TO BE DONE:
Identify the lines that contain the string "members", then copy each of them.

COLLECTED MATERIAL:

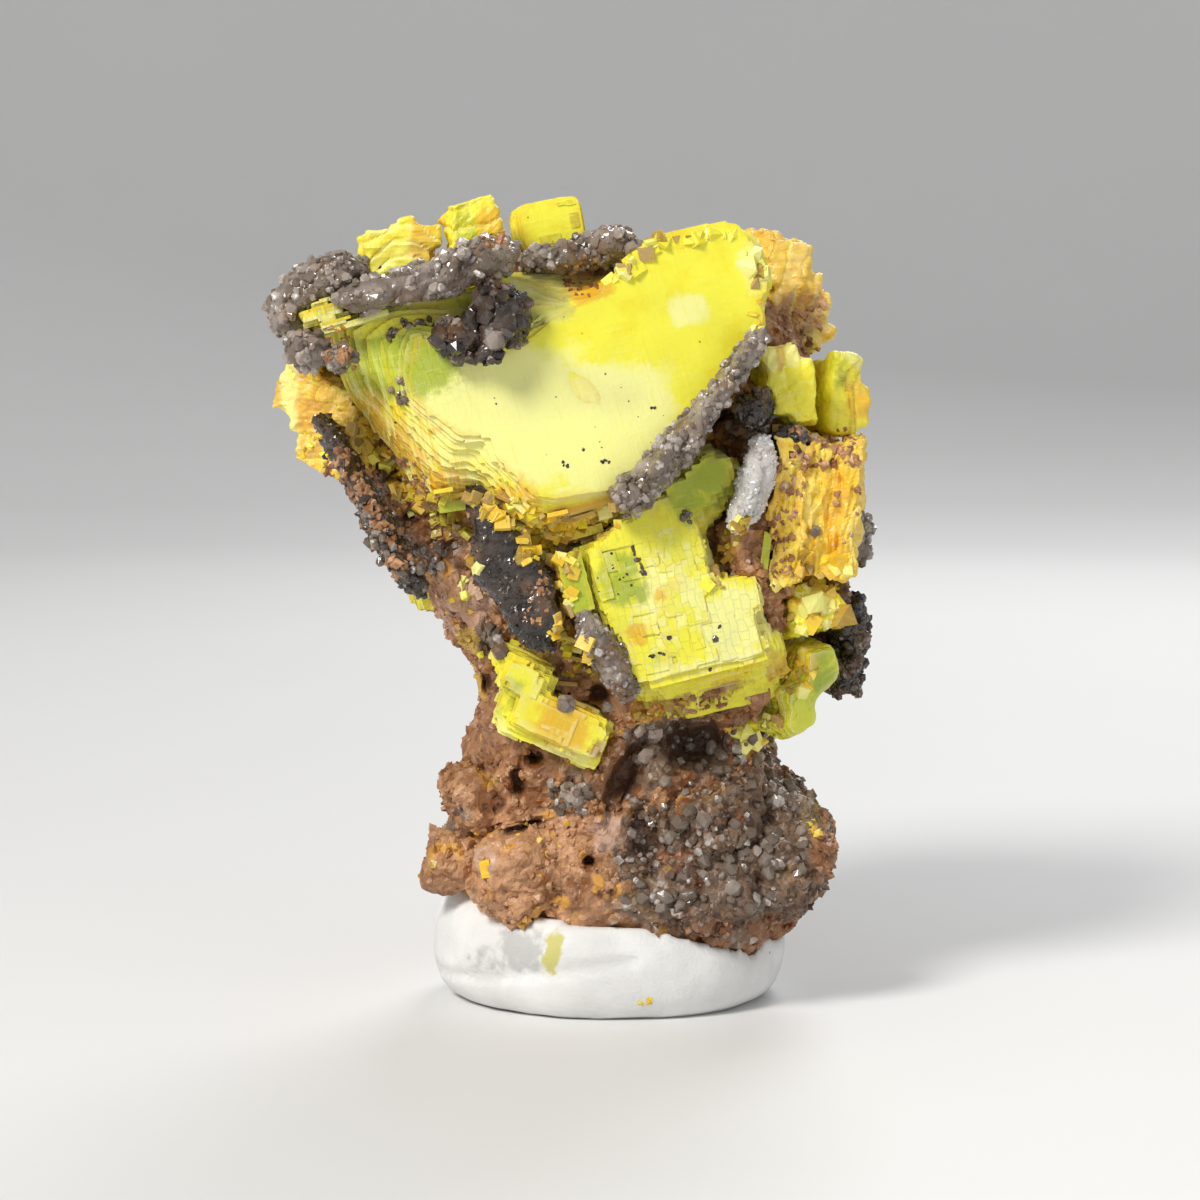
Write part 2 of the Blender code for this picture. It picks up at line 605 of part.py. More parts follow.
def make_slab(name):
    """The dark quartz slab and its cutter: four sections, narrower at the worn front and rear edges."""
    xs, zs = zip(*SLAB_OUTLINE)
    middle = Vector((sum(xs) / len(xs), SLAB_FACE_Y, sum(zs) / len(zs)))
    upright = Matrix.Rotation(math.radians(90), 4, "X")
    pair = []
    for suffix, grow in (("", 0.0), ("_room", GAP)):
        rings = []
        for share, inset in ((-1.0, 0.12), (-0.8, 0.0), (-0.15, 0.0), (0.0, 0.2)):
            ring = []
            for x, z in SLAB_OUTLINE:
                arm = Vector((x - middle.x, z - middle.z))
                arm *= (arm.length - inset + grow) / arm.length
                ring.append((arm.x, arm.y, share * SLAB_THICKNESS + grow * (1 if share == 0 else -1)))
            rings.append(ring[::-1] if signed_area(list(SLAB_OUTLINE)) < 0 else ring)
        place = Matrix.Translation(middle) @ upright
        pair.append(object_of(name + suffix, closed_stack(rings), place))
    return pair


def faceted_block(name, centre, radii, facets, grow):
    """A block with flat facets that are spread round it, like broken rock or a group of crystals."""
    rng = random_of(name)
    bm = bmesh.new()
    bmesh.ops.create_cube(bm, size=4.0)
    first = rng.uniform(0, math.tau)
    for i in range(facets):
        height = 1 - (2 * i + 1) / facets
        round_z = first + GOLDEN_ANGLE * i
        facing = Vector((math.cos(round_z), math.sin(round_z), 0)) * math.sqrt(1 - height**2)
        facing.z = height
        facing = (facing + Vector([rng.gauss(0, FACET_STRAY) for _ in range(3)])).normalized()
        cut = bmesh.ops.bisect_plane(
            bm, geom=bm.verts[:] + bm.edges[:] + bm.faces[:], plane_co=facing * rng.uniform(0.8, 1.0),
            plane_no=facing, clear_outer=True,
        )
        rim = [item for item in cut["geom_cut"] if isinstance(item, bmesh.types.BMEdge)]
        if rim:
            bmesh.ops.contextual_create(bm, geom=rim)
    bmesh.ops.scale(bm, vec=[radius + grow for radius in radii], verts=bm.verts)
    bmesh.ops.recalc_face_normals(bm, faces=bm.faces)
    return object_of(name, bm, Matrix.Translation(Vector(centre)))


def make_lump(name, lump):
    """A group of quartz crystals and its cutter."""
    pair = []
    for suffix, grow in (("", 0.0), ("_room", GAP)):
        first, *others = (faceted_block(f"{name}_{i}", *block, grow) for i, block in enumerate(lump.blocks))
        fuse(first, others)
        first.name = name + suffix
        pair.append(first)
    return pair


def rock_level(height):
    """The rock's left, right, front and back at this height."""
    for low, high in zip(ROCK_LEVELS, ROCK_LEVELS[1:]):
        if height <= high[0]:
            t = (height - low[0]) / (high[0] - low[0])
            return [a + (b - a) * t for a, b in zip(low[1:], high[1:])]
    return ROCK_LEVELS[-1][1:]


def rock_point(height, angle, grow):
    """A point on the rock's rough outside."""
    left, right, front, back = rock_level(height)
    middle = Vector(((left + right) / 2, (front + back) / 2, height))
    wide, deep = (right - left) / 2, (back - front) / 2
    square = 0.78
    across = math.copysign(abs(math.cos(angle)) ** square, math.cos(angle))
    inward = math.copysign(abs(math.sin(angle)) ** square, math.sin(angle))
    arm = Vector((wide * across, deep * inward, 0))
    point = middle + arm
    out = arm.normalized()
    push = ROCK_GRAIN * (noise.noise(point * 0.7) + 0.7 * noise.noise(point * 1.7) + 0.4 * noise.cell(point * 0.9))
    for place, width, far in ROCK_KNOBS:
        push += far * math.exp(-(((point - Vector(place)).length / width) ** 2))
    return point + out * (push + grow)


def make_rock(name):
    """The rock and its cutter, from level rings that are domed over at both ends."""
    lowest, highest = ROCK_LEVELS[0][0], ROCK_LEVELS[-1][0]
    steps = round((highest - lowest) / ROCK_LEVEL_SPACING)
    pair = []
    for suffix, grow in (("", 0.0), ("_room", GAP)):
        rings = []
        for k in range(steps + 1):
            height = lowest + (highest - lowest) * k / steps
            shift = grow * (-1 if k == 0 else 1 if k == steps else 0)
            ring = [rock_point(height, math.tau * i / ROCK_COLUMNS, grow) for i in range(ROCK_COLUMNS)]
            rings.append([point + Vector((0, 0, shift)) for point in ring])
        body = object_of(name + suffix, closed_stack(rings, domed=True))
        fuse(body, [faceted_block(f"rock_block_{i}", *block, grow) for i, block in enumerate(ROCK_BLOCKS)])
        pair.append(body)
    return pair


def make_putty(name):
    """The soft blob of putty, flat where it rests."""
    rings = []
    for height_share, size_share in PUTTY_PROFILE:
        ring = []
        for i in range(PUTTY_COLUMNS):
            angle = math.tau * i / PUTTY_COLUMNS
            heading = Vector((math.cos(angle), math.sin(angle), 0))
            bulge = 1 + 0.035 * noise.noise(Vector((heading.x, heading.y, height_share)) * 1.4)
            lift = 1 + 0.14 * -heading.x if height_share > 0.5 else 1
            ring.append((
                PUTTY_HALF_SIZES[0] * heading.x * size_share * bulge,
                PUTTY_HALF_SIZES[1] * heading.y * size_share * bulge,
                PUTTY_HEIGHT * height_share * lift,
            ))
        rings.append(ring)
    place = Matrix.Translation(Vector((*PUTTY_MIDDLE, 0)))
    return object_of(name, closed_stack(rings, domed=True), place)


def box_of(body):
    """The lowest and highest corners of an object in the world."""
    corners = [body.matrix_world @ Vector(corner) for corner in body.bound_box]
    return [min(c[i] for c in corners) for i in range(3)], [max(c[i] for c in corners) for i in range(3)]


def near(first, second):
    """Whether two objects' boxes meet."""
    (low_a, high_a), (low_b, high_b) = box_of(first), box_of(second)
    return all(low_a[i] <= high_b[i] and low_b[i] <= high_a[i] for i in range(3))


def keep_largest(mesh):
    """Drop the crumbs that a cut leaves beside the piece."""
    bm = bmesh.new()
    bm.from_mesh(mesh)
    left = set(bm.verts)
    groups = []
    while left:
        group, edge = set(), [left.pop()]
        while edge:
            vert = edge.pop()
            group.add(vert)
            for link in vert.link_edges:
                other = link.other_vert(vert)
                if other in left:
                    left.remove(other)
                    edge.append(other)
        groups.append(group)
    largest = max(groups, key=len)
    bmesh.ops.delete(bm, geom=[vert for group in groups if group is not largest for vert in group], context="VERTS")
    bm.to_mesh(mesh)
    bm.free()


def fit_around(body, rooms):
    """Cut the room of each neighbour out of a piece."""
    bpy.context.view_layer.update()
    join_or_cut(body, [room for room in rooms if near(body, room)], "DIFFERENCE")
    keep_largest(body.data)


def finish(body, colour, roughness, specimen):
    """Bring a piece to metres, with its material, under the specimen's empty."""
    body.data.transform(Matrix.Scale(MM, 4))
    body.location *= MM
    body.data.materials.append(new_material(body.name, colour, roughness))
    body.parent = specimen


def clear_scene():
    """Remove everything that the scene holds."""
    for old in list(bpy.data.objects):
        bpy.data.objects.remove(old, do_unlink=True)


def main():
    clear_scene()
    specimen = bpy.data.objects.new("uranocircite_specimen", None)
    bpy.context.scene.collection.objects.link(specimen)

    makers = [(name, make_ridge, (ridge,), ridge.colour, 0.3) for name, ridge in RIDGES.items()]
    makers += [(name, make_lump, (lump,), lump.colour, 0.25) for name, lump in LUMPS.items()]
    makers += [("dark_quartz_slab", make_slab, (), DARK_QUARTZ, 0.35)]
    makers += [(name, make_book, (book,), book.colour, 0.35) for name, book in BOOKS.items()]
    makers += [("matrix_rock", make_rock, (), ROCK, 0.85)]

    rooms = []
    pieces = []
    for name, make, shape, colour, roughness in makers:
        body, room = make(name, *shape)
        room.hide_render = True
        room.display_type = "WIRE"
        fit_around(body, rooms)
        rooms.append(room)
        pieces.append((body, colour, roughness))
    putty = make_putty("mounting_putty")
    fit_around(putty, rooms)
    putty.data.shade_smooth()
    pieces.append((putty, PUTTY, 0.6))
    for piece in pieces:
        finish(*piece, specimen)
    for room in rooms:
        bpy.data.objects.remove(room, do_unlink=True)


main()
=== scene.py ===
import json
import math
import zlib
from collections import namedtuple

import bmesh
import bpy
import numpy as np
from mathutils import Matrix, Vector, geometry

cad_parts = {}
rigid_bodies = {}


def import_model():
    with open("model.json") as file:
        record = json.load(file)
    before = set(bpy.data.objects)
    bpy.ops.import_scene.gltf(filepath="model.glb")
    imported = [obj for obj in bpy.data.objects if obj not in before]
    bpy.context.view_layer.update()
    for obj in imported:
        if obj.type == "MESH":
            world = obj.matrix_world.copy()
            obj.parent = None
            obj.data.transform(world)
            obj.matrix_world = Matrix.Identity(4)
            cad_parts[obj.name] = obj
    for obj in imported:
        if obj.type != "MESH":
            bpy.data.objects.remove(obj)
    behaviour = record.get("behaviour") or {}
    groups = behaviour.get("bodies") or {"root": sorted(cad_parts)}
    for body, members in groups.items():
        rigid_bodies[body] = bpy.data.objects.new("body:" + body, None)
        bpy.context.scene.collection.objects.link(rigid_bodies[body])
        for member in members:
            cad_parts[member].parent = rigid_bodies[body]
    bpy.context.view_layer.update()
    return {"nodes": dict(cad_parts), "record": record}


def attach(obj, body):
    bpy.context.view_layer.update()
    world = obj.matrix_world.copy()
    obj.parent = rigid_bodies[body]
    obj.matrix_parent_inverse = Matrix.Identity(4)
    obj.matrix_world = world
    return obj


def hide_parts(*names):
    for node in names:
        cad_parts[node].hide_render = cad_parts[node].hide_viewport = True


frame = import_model()

# Shapes are worked out in millimetres, in the frame's axes, and brought to metres when a piece is finished.
MM = 0.001

# Colours are linear RGB with alpha.
PALE_LEMON = (0.95, 0.93, 0.31, 1)
LEMON = (0.92, 0.86, 0.045, 1)
YELLOW = (0.88, 0.74, 0.012, 1)
OLIVE = (0.34, 0.44, 0.015, 1)
GREENISH = (0.72, 0.76, 0.03, 1)
GREY_GREEN = (0.50, 0.56, 0.20, 1)
AMBER = (0.82, 0.42, 0.015, 1)
GOLD = (0.80, 0.55, 0.10, 1)
RUST = (0.26, 0.085, 0.018, 1)
CREAM = (0.93, 0.86, 0.52, 1)
MOSS = (0.13, 0.15, 0.008, 1)
BROWN_ROCK = (0.22, 0.095, 0.038, 1)
TAN_ROCK = (0.46, 0.24, 0.115, 1)
ORANGE_ROCK = (0.40, 0.19, 0.075, 1)
PEACH_ROCK = (0.66, 0.36, 0.19, 1)
PINK_ROCK = (0.58, 0.40, 0.31, 1)
BUFF_ROCK = (0.74, 0.62, 0.42, 1)
# Near-black painted shade for the rock's hollows and pits.
PAINTED_HOLLOW_SHADE = (0.05, 0.02, 0.01, 1)
DARK_ROCK = (0.05, 0.03, 0.018, 1)
GREY_ROCK = (0.13, 0.105, 0.085, 1)
UMBER_GRAIN = (0.16, 0.095, 0.05, 1)
GREY_GRAIN = (0.26, 0.23, 0.21, 1)
LIGHT_GRAIN = (0.48, 0.46, 0.44, 1)
SMOKY = (0.15, 0.108, 0.075, 1)
DARK_SMOKY = (0.09, 0.06, 0.045, 1)
VIOLET_GREY = (0.40, 0.335, 0.29, 1)
NEAR_BLACK = (0.014, 0.010, 0.008, 1)
# Near-white painted glints on quartz grains.
GLINT_WHITE = (0.80, 0.78, 0.76, 1)
QUARTZ_RUST = (0.30, 0.14, 0.05, 1)
# The pale quartz's milky grey and white: partly the quartz's own pale colour, partly a painted sheen of
# reflected light on the druse.
MILKY_SHEEN_GREY = (0.62, 0.6, 0.58, 1)
MILKY_SHEEN_WHITE = (0.92, 0.91, 0.9, 1)
PUTTY_WHITE = (0.82, 0.82, 0.81, 1)
PUTTY_SHADE = (0.70, 0.70, 0.685, 1)
SMUDGE_GREY = (0.34, 0.34, 0.33, 1)
STREAK_GREEN = (0.55, 0.50, 0.04, 1)
FLOOR_PALE = (0.76, 0.76, 0.755, 1)
FLOOR_PALER = (0.79, 0.79, 0.785, 1)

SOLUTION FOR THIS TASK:
    for body, members in groups.items():
        for member in members:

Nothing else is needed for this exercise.